Little is publicly known about either the status or the progress of the grants awarded to these five projects, which add up to some $335 million. Neither Martin Ferguson’s office nor the Department of Energy were prepared to comment on the Fund. Indeed, the Department of Energy’s spokesman, Tom Firth, either could not or would not disclose whether the other four projects had met their milestones or received their promised funding.
Newmatilda.com has been able to ascertain that at least one project, the retrofitting of the Callide A coal-fired power plant in central Queensland with carbon capture and sequestration technologies, has received $50 million from Canberra, and is apparently progressing toward a possible demonstration in 2011. As for the Gorgon development, we know that it has only just received federal approval from Peter Garrett’s Environment department — and that in any case the technical feasibility of carbon sequestration underneath Barrow Island is thus far unproven.
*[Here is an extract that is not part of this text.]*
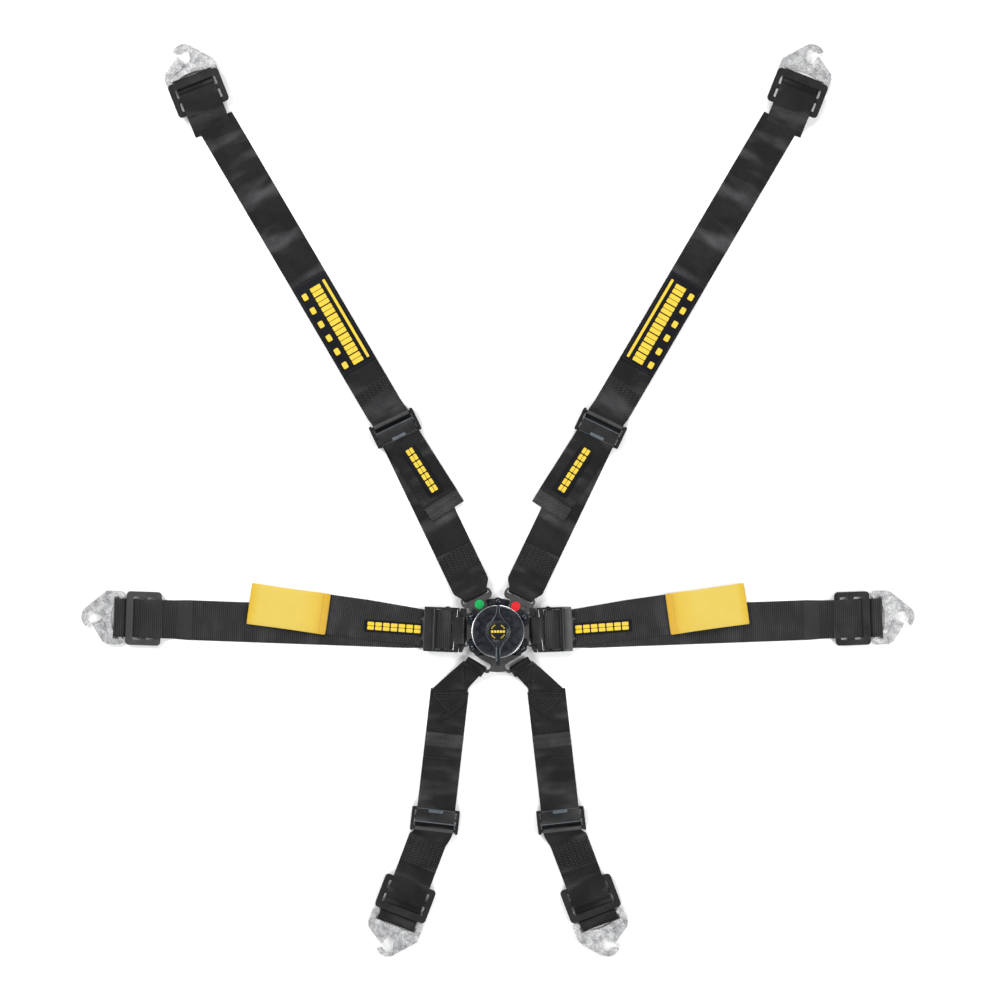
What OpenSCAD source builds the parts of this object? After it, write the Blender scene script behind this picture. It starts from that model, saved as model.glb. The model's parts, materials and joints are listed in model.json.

No-one connected to the other three projects funded by the Low Emissions Technology Demonstrator Fund — including Chevron’s representative for the Gorgon project — got back to us.
The result is that potentially hundreds of millions of dollars of taxpayers’ money sits in Treasury coffers, committed to projects that may never happen, on conditions that remain secret to the public. Australia’s 20 per cent by 2020 renewable energy target looks a long way away.
Did Martin Ferguson’s department fiddle while Solar Systems collapsed? We may never know — unless the Greens or other opposition parties ask some hard questions in the next round Senate estimates hearings.